Presente anche Alessandro Mastrocinque, presidente regionale della Confederazione Italiana Agricoltori (Cia) della Campania, che ha aggiunto «Questo è un momento molto importante per il riconoscimento di un prodotto che è un eccellenza per il nostro territorio, e questo è importante per due ordini di fattori. Uno per dare un identificazione al territorio, che è vocato per questo tipo di produzione, e sostanzialmente l’altra cosa, che ci interessa più da vicino, è che attraverso questo percorso noi riusciamo a dare un reddito maggiore alle aziende che si sono impegnate. Ci sono molte opportunità di sviluppo in questo settore, la nocciola deve essere un prodotto trainante per questo territorio, e noi come Cia Campania metteremo in campo tutte le energie possibili, perché sappiamo bene che alla fine il valore aggiunto viene spostato su altri fattori e non resta sul territorio, mentre l’IGP a noi serve, oltre che a dare un valore al territorio, per dare un valore alle aziende produttrici che da sempre si impegnano. Se oggi noi parliamo di IGP della nocciola è perché ci sono dell aziende lungimiranti che hanno creduto in questo progetto e che hanno sviluppato un percorso di produzione.
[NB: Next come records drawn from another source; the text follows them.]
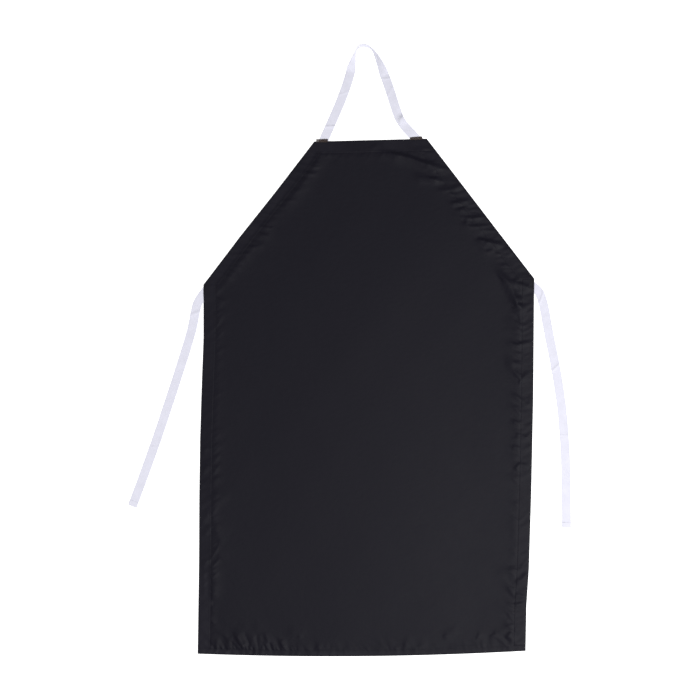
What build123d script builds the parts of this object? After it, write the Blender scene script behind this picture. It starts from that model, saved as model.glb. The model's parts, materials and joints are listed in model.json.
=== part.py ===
"""Bib apron of the artist's smock kind: a one-piece cloth panel with turned hems, a neck strap and two waist ties.

The apron lies on its back, front face up. X runs across it, +Y runs up to the neck strap and +Z stands
out of the front. The origin is the middle of the panel's outline, on the plane that the apron lies on.
The cloth is drawn flat, in its true layers: tape at the bottom, the turned hem on it, then the face cloth.
"""

from build123d import *
import math
import os

os.makedirs("parts", exist_ok=True)

# ---------------------------------------------------------------- driving dimensions, mm
skirt_width = 686.0  # across the skirt, hem edge to hem edge
skirt_length = 775.0  # bottom edge to waist line
bib_height = 292.0  # waist line to top edge
bib_top_width = 229.0  # across the top edge

cloth = 0.3  # one layer of the panel cloth
hem_width = 25.0  # turned hem of the sides, the slants and the top
bottom_hem_width = 12.0  # narrower turned hem of the bottom edge
ramp = 8.0  # the face cloth comes down off a hem within this run
waist_gap = 4.0  # the strip of cloth that bends when the bib folds over

tape_width = 19.0  # twill tape of the strap and ties
tape_thick = 0.6
root_inset = 9.0  # a tie's swing point, inside the side edge
root_drop = 11.5  # and below the waist line
sewn_past = 2.0  # a tie's sewn end reaches this far past the side hem's inner fold
sewn_clear = 0.3  # between a tie's round end and its sewn end
tie_turn = 12.0  # a tie's far end is folded back this much

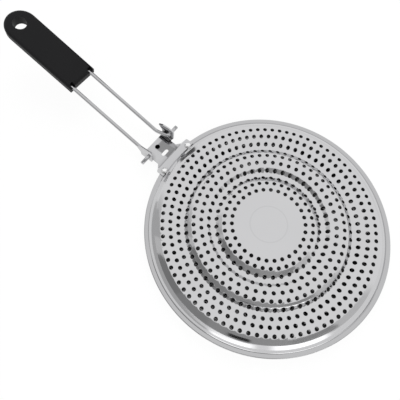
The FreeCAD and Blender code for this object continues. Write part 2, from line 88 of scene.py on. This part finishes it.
def ridge_drop(radius):
    """Drop below the crown on the straight line between two ridge points."""
    for (inner, first), (outer, second) in zip(RIDGES, RIDGES[1:]):
        if inner <= radius <= outer:
            return first + (second - first) * (radius - inner) / (outer - inner)
    return RIDGES[-1][1]


def plate_height(radius):
    """Height of the upper pressing's face, with its folds rounded off."""
    total, weights = 0.0, 0.0
    for step in range(-SOFTENING_STEPS, SOFTENING_STEPS + 1):
        weight = SOFTENING_STEPS + 1 - abs(step)
        total += weight * ridge_drop(abs(radius + RIDGE_SOFTENING * step / SOFTENING_STEPS))
        weights += weight
    return THICKNESS - total / weights


def rim_section(folded):
    """Radius and height of the outer face from the rim's edge in to the crown."""
    if folded:
        points = [(DISC_RADIUS - HEM_WIDTH, RIM_TOP - 2 * HEM_ROLL)]
        for step in range(HEM_STEPS + 1):
            turn = math.radians(180 * step / HEM_STEPS - 90)
            out, up = HEM_ROLL * math.cos(turn), HEM_ROLL * math.sin(turn)
            points.append((DISC_RADIUS - HEM_ROLL + out, RIM_TOP - HEM_ROLL + up))
    else:
        points = [(DISC_RADIUS - GAUGE - RIM_GAP, RIM_TOP)]
    for step in range(RIM_STEPS):
        radius = RIM_FLAT_START + (CROWN_END - RIM_FLAT_START) * step / RIM_STEPS
        points.append((radius, plate_height(radius)))
    return points


def row_angles(number):
    """Start and pitch of a row's cells, and the angles of the points along their edges."""
    count = HOLES_IN_ROW[number]
    pitch = math.tau / count
    first = math.radians(180 + ROW_TURN[number]) - pitch / 2
    return first, pitch, [first + pitch * k / CELL_STEPS for k in range(CELL_STEPS * count)]


class Pressing:
    """Outer face of one pressed plate, built ring by ring from the rim to the middle."""

    def __init__(self, flip):
        self.flip = flip
        self.points = []
        self.faces = []
        self.last = []

    def add(self, radius, angle, height):
        """Number of a new point, given in millimetres."""
        z = THICKNESS - height if self.flip else height
        self.points.append((radius * math.cos(angle) * MM, radius * math.sin(angle) * MM, z * MM))
        return len(self.points) - 1

    def face(self, *corners):
        self.faces.append(corners[::-1] if self.flip else corners)

    def ring(self, radius, height, angles):
        return [(angle, self.add(radius, angle, height)) for angle in angles]

    def grow(self, radius, height, angles=None):
        """One more ring, joined to the last one, whose angles it takes if it is given none."""
        ring = self.ring(radius, height, angles or [angle for angle, point in self.last])
        if self.last:
            self.join(self.last, ring)
        self.last = ring

    def join(self, outer, inner):
        """Strip between two rings. They have the same angles where they have as many points."""
        outer_count, inner_count = len(outer), len(inner)
        if outer_count != inner_count:
            start = outer[0][0]
            away = [abs(math.remainder(angle - start, math.tau)) for angle, point in inner]
            nearest = away.index(min(away))
            inner = inner[nearest:] + inner[:nearest]
        outer = [point for angle, point in outer + outer[:1]]
        inner = [point for angle, point in inner + inner[:1]]
        if outer_count == inner_count:
            for k in range(outer_count):
                self.face(outer[k], outer[k + 1], inner[k + 1], inner[k])
            return
        i = j = 0
        while i < outer_count or j < inner_count:
            if (i + 1) / outer_count <= (j + 1) / inner_count:
                self.face(outer[i], outer[i + 1], inner[j])
                i += 1
            else:
                self.face(outer[i], inner[j + 1], inner[j])
                j += 1

    def row(self, number):
        """One row of holes, each in the middle of a cell of its own."""
        count = HOLES_IN_ROW[number]
        radius = FIRST_ROW_RADIUS - number * ROW_PITCH
        first, pitch, angles = row_angles(number)
        levels = [radius + CELL_HALF * (1 - 2 * k / CELL_STEPS) for k in range(CELL_STEPS + 1)]
        heights = [plate_height(level) for level in levels]
        self.grow(levels[0], heights[0], angles)
        outer = [point for angle, point in self.last + self.last[:1]]
        sides = []
        for level, height in list(zip(levels, heights))[1:-1]:
            sides.append([self.add(level, first + pitch * cell, height) for cell in range(count)])
        self.last = self.ring(levels[-1], heights[-1], angles)
        inner = [point for angle, point in self.last + self.last[:1]]
        for cell in range(count):
            start, end = CELL_STEPS * cell, CELL_STEPS * (cell + 1) + 1
            edge = outer[start:end] + [side[(cell + 1) % count] for side in sides]
            edge += inner[start:end][::-1] + [side[cell] for side in sides[::-1]]
            self.hole(radius, first + pitch * (cell + 0.5), edge)

    def hole(self, radius, middle, edge):
        """Faces from the edge of a cell to the round hole in it, with a lip that dips."""
        loops = [edge]
        for reach, dip in ((HOLE_RADIUS + HOLE_LIP, 0), (HOLE_RADIUS, HOLE_DIP)):
            loop = []
            for k in range(HOLE_CORNERS):
                turn = math.radians(FIRST_CORNER_ANGLE - 360 * k / HOLE_CORNERS)
                out = radius + reach * math.sin(turn)
                angle = middle + reach * math.cos(turn) / radius
                loop.append(self.add(out, angle, plate_height(out) - dip))
            loops.append(loop)
        for wide, tight in zip(loops, loops[1:]):
            for k in range(HOLE_CORNERS):
                n = (k + 1) % HOLE_CORNERS
                self.face(wide[k], wide[n], tight[n], tight[k])

    def build(self, name):
        """The whole plate as an object, with the sheet's gauge on its inner side."""
        angles = row_angles(0)[2]
        for radius, height in rim_section(folded=not self.flip):
            self.grow(radius, height, angles)
        gap = ROW_PITCH - 2 * CELL_HALF
        for number in range(len(HOLES_IN_ROW)):
            if number > 0:
                start = FIRST_ROW_RADIUS - (number - 1) * ROW_PITCH - CELL_HALF
                for step in range(1, GAP_STEPS):
                    radius = start - gap * step / GAP_STEPS
                    self.grow(radius, plate_height(radius))
            self.row(number)
        for radius in MIDDLE_RINGS:
            self.grow(radius, plate_height(radius))
        self.face(*[point for angle, point in self.last])
        skin = bpy.data.meshes.new(name)
        skin.from_pydata(self.points, [], self.faces)
        skin.validate()
        skin.materials.append(sheet_steel)
        # The inner side gets a near-black steel: painted shade that keeps the holes dark
        skin.materials.append(inner_steel_painted_shade)
        shell = placed(name, skin)
        thick = shell.modifiers.new("gauge", "SOLIDIFY")
        thick.thickness = GAUGE * MM
        thick.offset = -1
        thick.material_offset = 1
        depsgraph = bpy.context.evaluated_depsgraph_get()
        sheet = bpy.data.meshes.new_from_object(shell.evaluated_get(depsgraph))
        bpy.data.objects.remove(shell)
        bpy.data.meshes.remove(skin)
        return placed(name, smoothed(sheet, SHEET_SHARP_ANGLE))


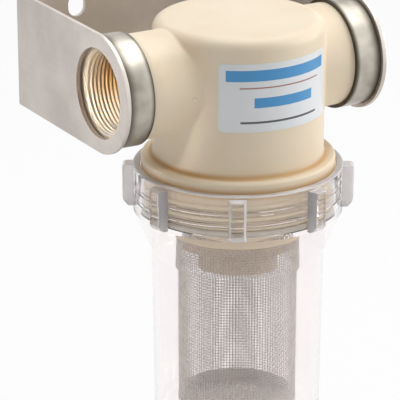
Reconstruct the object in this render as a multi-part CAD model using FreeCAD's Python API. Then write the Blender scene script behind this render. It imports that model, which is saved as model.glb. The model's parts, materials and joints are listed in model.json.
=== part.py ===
import FreeCAD, Part
import math
import os
from FreeCAD import Vector

# In-line sea water strainer on a wall bracket.
#
# A moulded nylon head carries two pipe ports on one axis, each boss held by a steel band.
# Raw water enters by the inlet, drops through the head's central spigot into a woven steel
# screen, leaves through the mesh into a clear screw-on bowl, rises round the spigot into
# the head's outer chamber and goes out by the outlet. A steel strap bent to a U grips the
# head between its cheeks, by the ends of the two bands, and is bolted to a bulkhead.
#
# Frame: the origin is the middle of the bracket's back face, where it meets the bulkhead.
# +X runs along the ports to the outlet, +Y into the bulkhead, +Z up. Millimetres.

# Bracket: one bent strap of constant height, its cheeks rounded about the port axis
STRAP_HEIGHT = 62.0
STRAP_THICKNESS = 2.3
BRACKET_WIDTH = 152.3
PORT_AXIS_TO_WALL = 93.5
BEND_INNER_RADIUS = 3.0
STRAP_EDGE_BREAK = 0.35
SLOT_WIDTH = 10.0
SLOT_LENGTH = 12.4
SLOT_SPACING_X = 80.2
SLOT_SPACING_Z = 35.6

# Ports: 1 1/4 inch pipe thread, drawn as its plain root bore
CHEEK_GAP = 1.85
PORT_BORE_RADIUS = 21.0
PORT_THREAD_LENGTH = 18.0
PORT_CHAMFER = 1.1
THREAD_STOP = 3.5
BOSS_WALL = 6.0
FITTING_CLEARANCE = 2.3
BAND_WALL = 2.0
BAND_PLAY = 0.1
BAND_STAND_OFF = 7.8
BAND_EDGE_BREAK = 0.4

# Head: an upright drum that stands off the bracket's middle, towards the outlet
HEAD_OFFSET = 5.5
HEAD_RADIUS = 44.4
HEAD_WALL = 4.4
TOP_RISE = 1.0
HEAD_TOP_ROUND = 6.0
CHAMBER_TOP_ROUND = 3.0
CHAMBER_STEP_ROUND = 2.2
BOSS_BLEND = 1.5
DUCT_RADIUS = 27.0
DUCT_WALL = 3.2
DUCT_DOME_ROUND = 9.0
DUCT_FLOOR_ROUND = 3.0
BOSS_TO_FLANGE = 17.6
FLANGE_STEP = 6.1
FLANGE_THICKNESS = 8.0
FLANGE_FLARE = 3.0
FLANGE_ROUND = 1.6
SKIRT_STEP = 1.0
SKIRT_WALL = 5.6
SKIRT_LENGTH = 17.4
SKIRT_EDGE_BREAK = 0.8
SEAT_DROP = 10.85
SEAT_STEP = 2.2
SEAT_HEIGHT = 5.0
SCREEN_ENGAGEMENT = 5.8
NECK_WALL = 2.5
NECK_LENGTH = 12.6

# Gasket, squeezed between the skirt's end and the bowl's ledge
GASKET_THICKNESS = 3.0
GASKET_WIDTH = 4.2
GASKET_ROUND = 1.0
GASKET_GAP = 0.05
GASKET_CLEARANCE = 0.3

# Bowl: screw collar with eight grip lugs, conical shoulder and slightly tapered barrel
COLLAR_CLEARANCE = 0.4
COLLAR_WALL = 3.8
COLLAR_LAP = 2.6
COLLAR_EDGE_BREAK = 0.8
LEDGE_DEPTH = 1.35
SHOULDER_HEIGHT = 22.6
SHOULDER_STEP = 9.5
SHOULDER_ROUND = 6.0
BARREL_WALL = 3.0
BARREL_TAPER = 1.3
BARREL_HEIGHT = 95.0
BOWL_FLOOR = 4.0
BOWL_CORNER = 7.0
LUG_COUNT = 8
LUG_REACH = 5.5
LUG_SINK = 1.0
LUG_WIDTH = 9.2
LUG_TOP_INSET = 1.3
LUG_FOOT_INSET = 1.0
LUG_LEAD = 3.0
LUG_ROUND = 0.8
LUG_PHASE = 239.0

# Screen: woven mesh rolled to a tube, with a pressed cup closing its foot
MESH_THICKNESS = 0.6
MESH_FIT = 0.3
MESH_COLUMNS = 20
MESH_ROWS = 6
MESH_RIB = 1.8
MESH_HEM = 3.0
MESH_SEAM_ANGLE = 90.0
CUP_SHEET = 0.4
CUP_CORNER = 0.8
CUP_HEIGHT = 6.6
CUP_CLEARANCE = 0.4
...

La mission deve essere che il valore e la redditività delle aziende, attraverso questo percorso, devono essere molto più alte di quello che sono oggi.»
Per la parte tecnica, invece, c’è stato l’intervento della Dott.ssa Maria Grazia Volpe, membro dell’Istituto di Scienze dell’Alimentazione Consiglio Nazionale delle Ricerche (CNR) di Avellino, che ha dichiarato «Siamo giunti ad un parziale risultato con la sottomissione della richiesta del marchio IGP per la nocciola irpina. Io, in quanto ricercatrice del CNR di Avellino, mi sono occupata delle caratteristiche chimico-nutrizionali e farmaceutiche delle varie nocciole presenti nel nostro territorio. Ho collaborato con il presidente Mazza e con gli altri componenti del tavolo tecnico-scientifico per evidenziare peculiarità e caratteristiche delle nostre coltività locali. Nello specifico, abbiamo evidenziato un alto contenuto di acidi grassi poli insaturi, in particolare la mortarella, un alto contenuto di acido linoleico che sono i cosiddetti “acidi grassi buoni”, un alto contenuto di proteine, maggiore del 16% che è assolutamente un pregio, molta fibra, e mancanza di ossidazione lipidica durante la conservazione, dovuto all’alto contenuto di polifenoli presenti che contrastano i processi ossidativi nel corso della conservazione. Per un consumatore questo è molto importante perché vuol dire che introduciamo componenti antiossidanti, acidi grassi buoni, molta fibra che è importante per il benessere dell’intestino e della flora intestinale, e molti macroelementi positivi come il potassio e il magnesio, e soprattutto introduciamo la tracciabilità di un territorio, che non è da sottovalutare.
Un prodotto tracciato di qualità, che si conserva bene nel tempo e che possiamo dare al consumatore con tutte le informazioni nutrizionali può creare una filiera locale assolutamente di pregio.»